Sunday, June 12, 2005

2005 Sydney Film Festival - Opening Night

The 2005 Sydney Film Festival opened on Friday night. As I do every year, I rocked up at the State Theatre to pick up my season daytime pass and get my hands on the brochure showing all the lovely films that are going to be on. Always a special moment.
As a general rule, I don't attend the opening night film (the one time I went, the film was so useless I seriously considered walking out).
When you go to the State to get your ticket, you're confronted with the opening night preparations. So the red carpet was already out, and the searchlights already searching. Deni Hines and some stunningly skinny young actress were having their photos taken. Numerous people in black clothing were milling about.
And I had to ask myself - how many of these people were true Sydney Film Fest Fans?
Sure, they'll turn up at the glamour events, and the after party. But will they turn up to sit through Iranian films about small children who've lost their shoes? I doubt it!
I know that a glamourous opening night helps get the film festival in the papers. But I propose that they change opening night so that it becomes more suitable for the true film festival follower. Let them show a Bugs Bunny cartoon followed by an old Cary Grant movie, with tickets at $10. And offer tea and bickies in the foyer. Anyone wearing clothes that you wouldn't wear at home on the couch when watching a midnight movie should be banned from entering.

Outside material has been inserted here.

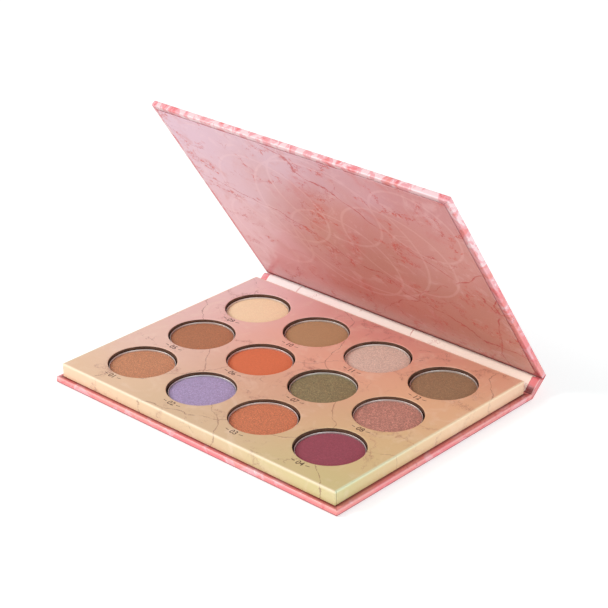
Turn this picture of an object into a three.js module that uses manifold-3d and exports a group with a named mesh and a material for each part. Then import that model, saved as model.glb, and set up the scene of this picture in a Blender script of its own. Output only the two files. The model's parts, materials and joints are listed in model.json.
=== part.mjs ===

My script for Bette Davis' return to the screen.

Here's my plot for a new Bette Davis film (we'll have to resurrect her somehow), inspired by a friend's comment about Ms Schappelle Corby looking like Bette Davis when she was on the witness stand.
*** Our setting is somewhere unspecified in south-east asia. That really has no effect on the plot, but allows the film to have a more colourful atmosphere, which Bette Davis used to like. If you were in a film set in an exotic foreign land, you got to work with fancy sets and costumes, which also probably meant a bigger budget. Of course, we're filming in black and white.
See, she's been found unconscious, bruised, and battered at the scene of the crime, along with a mysterious man, with illegal drugs littered all over the place. She's been found there by the authorities and soon wakes up. Meanwhile, the man remains in a coma.
A handsome eurasian lawyer defends Bette and starts falling for her. Bette likes him well enough but says no, she can't return his affections, despite the fact that she's started to feel close to him. In a long and gruelling court case Bette defends herself against the crime, but in a surprise twist she confesses fully - that she was indeed the drug smuggler who was doing a deal with vicious drug-smuggling thugs - a deal that went horribly wrong!
She explains that the unconscious man was her lover. He was a reformed criminal.
An old associate of his had threatened his life, and demanded he do one last drug deal. He said no, as he'd found love with Bette. The associate threatened to kill him. He still said no, because Bette's love and respect was now more important to him than life itself. Bette found out and decided to do the deal herself to save her man from death!!!! All is commotion!
She reveals (through a number of flashbacks) that he was the first man who had truly shown her what love was, as her husband (oh yes, she was already married to another) was a scoundrel (even though he had seemed like an angel when they were first married). The unconscious man was only the second man she'd ever been with.
Bette is found guilty and given the death penalty. At this she almost faints, but manages to pull herself together - she's determined to not display any weakness before the court! She's prepared to meet her fate as bravely as she can.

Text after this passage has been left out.